_INSTRUCTIONS FOR THE TASK_:
List each line holding the string "lifts".

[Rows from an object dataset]
"""

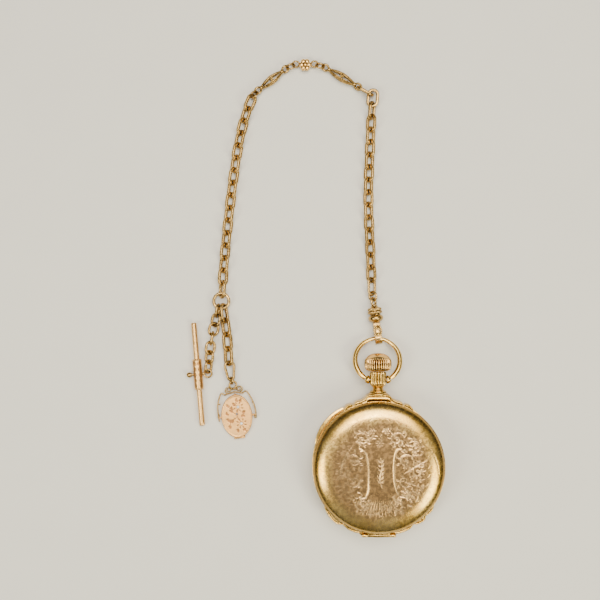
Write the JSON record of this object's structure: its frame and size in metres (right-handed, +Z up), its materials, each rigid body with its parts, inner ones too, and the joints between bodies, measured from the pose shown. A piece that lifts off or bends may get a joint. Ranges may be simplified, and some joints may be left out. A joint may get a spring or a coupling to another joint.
{
  "type": "hunter pocket watch",
  "caption": "Hunter-case pocket watch with hinged covers, bow and crown, on a vest chain with swivel, T-bar and spinning oval fob.",
  "frame": {"origin": "centre of the back cover's flat outer face, which rests on the table", "axes": "+Z up through the front cover, +Y towards the pendant, crown and bow, +X to the right when seen from the front"},
  "size_m": [0.1071, 0.1992, 0.0175],
  "materials": {
    "gold_case": "worn polished yellow gold, engraved",
    "gold_chain": "aged yellow gold, faceted links",
    "gold_medallion": "satin rose-yellow gold, engraved",
    "steel": "polished steel",
    "crystal_glass": "clear polished",
    "gilt_plate": "frosted gilt",
    "brass_wheels": "polished",
    "dial_enamel": "glossy white enamel",
    "blued_steel": "blued"
  },
  "bodies": {
    "case": {"case_band": "gold_case", "hinge_box": "gold_case", "hinge_pins": "steel", "shoulder_plate": "gold_case", "pendant": "gold_case", "stem_sleeve": "steel", "bow_screws": "steel", "lock_spring": "steel", "lift_spring": "steel", "bezel": "gold_case", "crystal": "crystal_glass", "main_plate": "gilt_plate", "barrel_bridge": "gilt_plate", "train_bridge": "gilt_plate", "balance_cock": "gilt_plate", "bridge_screws": "steel", "dial": "dial_enamel"},
    "front_lid": {"front_lid": "gold_case"},
    "back_lid": {"back_lid": "gold_case"},
    "cuvette": {"cuvette": "gold_case"},
    "bow": {"bow": "gold_case"},
    "stem": {"winding_stem": "steel"},
    "crown": {"crown": "gold_case"},
    "barrel": {"mainspring_barrel": "brass_wheels"},
    "centre": {"centre_wheel": "brass_wheels", "cannon_pinion": "steel", "minute_hand": "blued_steel"},
    "third": {"third_wheel": "brass_wheels"},
    "fourth": {"fourth_wheel": "brass_wheels", "seconds_hand": "blued_steel"},
    "escape": {"escape_wheel": "brass_wheels"},
    "pallet": {"pallet_fork": "steel"},
    "balance": {"balance_wheel": "brass_wheels", "hairspring": "steel"},
    "crown_wheel": {"crown_wheel": "steel"},
    "ratchet": {"ratchet_wheel": "steel"},
    "click": {"click": "steel"},
    "minute_work": {"minute_wheel": "brass_wheels"},
    "hour": {"hour_wheel": "brass_wheels", "hour_hand": "blued_steel"},
    "swivel_hook": {"swivel_hook": "gold_chain"},
    "swivel_gate": {"swivel_gate": "gold_chain"},
    "swivel_barrel": {"swivel_barrel": "gold_chain"},
    "swivel_ring": {"swivel_ring": "gold_chain"},
    "right_chain_lower": {"right_chain_lower": "gold_chain"},
    "right_chain_upper": {"right_chain_upper": "gold_chain"},
    "right_taper": {"right_taper_link": "gold_chain"},
    "flower": {"flower_charm": "gold_chain", "charm_rings": "gold_chain"},
    "left_taper": {"left_taper_link": "gold_chain"},
    "left_chain_upper": {"left_chain_upper": "gold_chain"},
    "left_chain_lower": {"left_chain_lower": "gold_chain"},
    "jump_ring": {"jump_ring": "gold_chain"},
    "t_bar_chain": {"t_bar_chain": "gold_chain"},
    "t_bar_eye": {"t_bar_eye": "gold_chain"},
    "t_bar": {"t_bar": "gold_chain"},
    "fob_chain": {"fob_chain": "gold_chain"},
    "fob_rings": {"fob_rings": "gold_chain"},
    "fob_frame": {"fob_frame": "gold_chain"},
    "fob_medallion": {"fob_medallion": "gold_medallion"}
  },
  "joints": [
    {"name": "front_lid_hinge", "type": "hinge", "parent": "case", "child": "front_lid", "pos_m": [0, -0.02805, 0.01285], "axis": [1, 0, 0], "range_deg": [0, 95]},
    {"name": "back_lid_hinge", "type": "hinge", "parent": "case", "child": "back_lid", "pos_m": [0, -0.02805, 0.00485], "axis": [-1, 0, 0], "range_deg": [0, 95]},
    {"name": "cuvette_hinge", "type": "hinge", "parent": "case", "child": "cuvette", "pos_m": [0, -0.02805, 0.00485], "axis": [-1, 0, 0], "range_deg": [0, 81]},
    {"name": "bow_hinge", "type": "hinge", "parent": "case", "child": "bow", "pos_m": [0, 0.0358, 0.00885], "axis": [1, 0, 0], "range_deg": [-90, 110]},
    {"name": "stem_slide", "type": "slide", "parent": "case", "child": "stem", "axis": [0, 1, 0], "range_m": [-0.0005, 0.0012]},
    {"name": "crown_spin", "type": "hinge", "parent": "stem", "child": "crown", "pos_m": [0, 0.0394, 0.00885], "axis": [0, 1, 0], "continuous": true},
    {"name": "crown_wheel_spin", "type": "hinge", "parent": "case", "child": "crown_wheel", "pos_m": [0, 0.0156, 0.0051], "axis": [0, 0, 1], "continuous": true},
    {"name": "ratchet_spin", "type": "hinge", "parent": "case", "child": "ratchet", "pos_m": [-0.0053, 0.00757, 0.0051], "axis": [0, 0, 1], "continuous": true},
    {"name": "click_lift", "type": "hinge", "parent": "case", "child": "click", "pos_m": [-0.0111, 0.0116, 0.0051], "axis": [0, 0, -1], "range_deg": [0, 10]},
    {"name": "seconds_spin", "type": "hinge", "parent": "case", "child": "fourth", "pos_m": [0.0108, 0, 0.008], "axis": [0, 0, -1], "continuous": true},
    {"name": "third_spin", "type": "hinge", "parent": "case", "child": "third", "pos_m": [0.00607, -0.00388, 0.008], "axis": [0, 0, -1], "continuous": true},
    {"name": "minute_spin", "type": "hinge", "parent": "case", "child": "centre", "pos_m": [0, 0, 0.008], "axis": [0, 0, -1], "continuous": true},
    {"name": "hour_spin", "type": "hinge", "parent": "case", "child": "hour", "pos_m": [0, 0, 0.011], "axis": [0, 0, -1], "continuous": true},
    {"name": "minute_work_spin", "type": "hinge", "parent": "case", "child": "minute_work", "pos_m": [-0.00212, -0.00212, 0.0108], "axis": [0, 0, -1], "continuous": true},
    {"name": "barrel_spin", "type": "hinge", "parent": "case", "child": "barrel", "pos_m": [-0.0053, 0.00757, 0.008], "axis": [0, 0, -1], "continuous": true},
    {"name": "escape_spin", "type": "hinge", "parent": "case", "child": "escape", "pos_m": [0.01419, -0.00404, 0.008], "axis": [0, 0, -1], "continuous": true},
    {"name": "pallet_swing", "type": "hinge", "parent": "case", "child": "pallet", "pos_m": [0.01178, -0.00684, 0.0085], "axis": [0, 0, -1], "range_deg": [-5, 5]},
    {"name": "balance_swing", "type": "hinge", "parent": "case", "child": "balance", "pos_m": [0.0075, -0.0118, 0.0074], "axis": [0, 0, -1], "range_deg": [-270, 270], "stiffness_Nm_per_rad": 0.0000015},
    {"name": "swivel_swing", "type": "hinge", "parent": "bow", "child": "swivel_hook", "pos_m": [0.0006, 0.05259, 0.0034], "axis": [1, 0, 0], "range_deg": [-40, 40]},
    {"name": "gate_hinge", "type": "hinge", "parent": "swivel_hook", "child": "swivel_gate", "pos_m": [0.00009, 0.0566, 0.00515], "axis": [0.9919, 0.1268, 0], "range_deg": [0, 20], "stiffness_Nm_per_rad": 0.0008, "springref_deg": -8.59},
    {"name": "swivel_spin", "type": "hinge", "parent": "swivel_hook", "child": "swivel_barrel", "pos_m": [-0.00029, 0.05953, 0.00323], "axis": [-0.1267, 0.9916, -0.0245], "continuous": true},
    {"name": "swivel_ring_swing", "type": "hinge", "parent": "swivel_barrel", "child": "swivel_ring", "pos_m": [-0.00153, 0.06925, 0.00298], "axis": [0, 0, 1], "range_deg": [-10, 10]},
    {"name": "right_chain_foot", "type": "hinge", "parent": "swivel_ring", "child": "right_chain_lower", "pos_m": [-0.0022, 0.07726, 0.00248], "axis": [0, 0, -1], "range_deg": [-10, 10]},
    {"name": "right_chain_middle", "type": "hinge", "parent": "right_chain_lower", "child": "right_chain_upper", "pos_m": [-0.00336, 0.11965, 0.00238], "axis": [0, 0, 1], "range_deg": [-12, 12]},
    {"name": "right_corner", "type": "hinge", "parent": "right_chain_upper", "child": "right_taper", "pos_m": [-0.00784, 0.15862, 0.0027], "axis": [0, 0, -1], "range_deg": [-8, 8]},
    {"name": "flower_right", "type": "hinge", "parent": "right_taper", "child": "flower", "pos_m": [-0.02282, 0.16743, 0.0025], "axis": [0, 0, 1], "range_deg": [-8, 8]},
    {"name": "flower_left", "type": "hinge", "parent": "flower", "child": "left_taper", "pos_m": [-0.03744, 0.16697, 0.0025], "axis": [0, 0, -1], "range_deg": [-8, 8]},
    {"name": "left_corner", "type": "hinge", "parent": "left_taper", "child": "left_chain_upper", "pos_m": [-0.05105, 0.1563, 0.00239], "axis": [0, 0, 1], "range_deg": [-8, 8]},
    {"name": "left_chain_middle", "type": "hinge", "parent": "left_chain_upper", "child": "left_chain_lower", "pos_m": [-0.06143, 0.11308, 0.00241], "axis": [0, 0, -1], "range_deg": [-12, 12]},
    {"name": "left_chain_foot", "type": "hinge", "parent": "left_chain_lower", "child": "jump_ring", "pos_m": [-0.0656, 0.0716, 0.0026], "axis": [0, 0, 1], "range_deg": [-6, 6]},
    {"name": "t_bar_chain_swing", "type": "hinge", "parent": "jump_ring", "child": "t_bar_chain", "pos_m": [-0.06758, 0.06589, 0.0026], "axis": [0, 0, -1], "range_deg": [0, 6]},
    {"name": "t_bar_eye_swing", "type": "hinge", "parent": "t_bar_chain", "child": "t_bar_eye", "pos_m": [-0.07132, 0.0389, 0.002], "axis": [0, 0, 1], "range_deg": [0, 8]},
    {"name": "t_bar_spin", "type": "hinge", "parent": "t_bar_eye", "child": "t_bar", "pos_m": [-0.0755, 0.03745, 0.002], "axis": [0.9965, 0.0837, 0], "continuous": true},
    {"name": "fob_chain_swing", "type": "hinge", "parent": "jump_ring", "child": "fob_chain", "pos_m": [-0.06426, 0.0655, 0.0026], "axis": [0, 0, 1], "range_deg": [0, 6]},
    {"name": "fob_ring_swing", "type": "hinge", "parent": "fob_chain", "child": "fob_rings", "pos_m": [-0.0625, 0.04214, 0.0024], "axis": [0, 0, -1], "range_deg": [-10, 10]},
    {"name": "fob_frame_swing", "type": "hinge", "parent": "fob_rings", "child": "fob_frame", "pos_m": [-0.0605, 0.03209, 0.00171], "axis": [0, 0, 1], "range_deg": [-10, 10]},
    {"name": "fob_spin", "type": "hinge", "parent": "fob_frame", "child": "fob_medallion", "pos_m": [-0.0591, 0.0197, 0.0015], "axis": [0.9954, 0.0958, 0], "continuous": true}
  ],
  "couplings": [
    {"joint": "cuvette_hinge", "follows": "back_lid_hinge", "ratio": 0.85},
    {"joint": "crown_wheel_spin", "follows": "crown_spin", "ratio": 0.5},
    {"joint": "ratchet_spin", "follows": "crown_spin", "ratio": -0.36957},
    {"joint": "third_spin", "follows": "seconds_spin", "ratio": -0.13333},
    {"joint": "minute_spin", "follows": "seconds_spin", "ratio": 0.016667},
    {"joint": "hour_spin", "follows": "seconds_spin", "ratio": 0.0013889},
    {"joint": "minute_work_spin", "follows": "seconds_spin", "ratio": -0.0055556},
    {"joint": "barrel_spin", "follows": "seconds_spin", "ratio": -0.0027778},
    {"joint": "escape_spin", "follows": "seconds_spin", "ratio": -10}
  ]
}
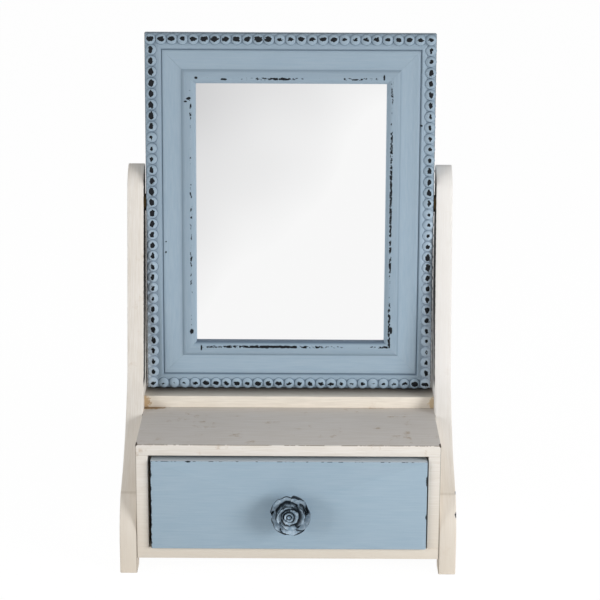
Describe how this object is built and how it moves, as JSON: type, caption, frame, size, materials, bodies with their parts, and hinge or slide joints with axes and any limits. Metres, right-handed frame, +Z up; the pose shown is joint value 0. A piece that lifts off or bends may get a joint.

"""

_FULL ANSWER_:
Write the JSON record of this object's structure: its frame and size in metres (right-handed, +Z up), its materials, each rigid body with its parts, inner ones too, and the joints between bodies, measured from the pose shown. A piece that lifts off or bends may get a joint. Ranges may be simplified, and some joints may be left out. A joint may get a spring or a coupling to another joint.
Describe how this object is built and how it moves, as JSON: type, caption, frame, size, materials, bodies with their parts, and hinge or slide joints with axes and any limits. Metres, right-handed frame, +Z up; the pose shown is joint value 0. A piece that lifts off or bends may get a joint.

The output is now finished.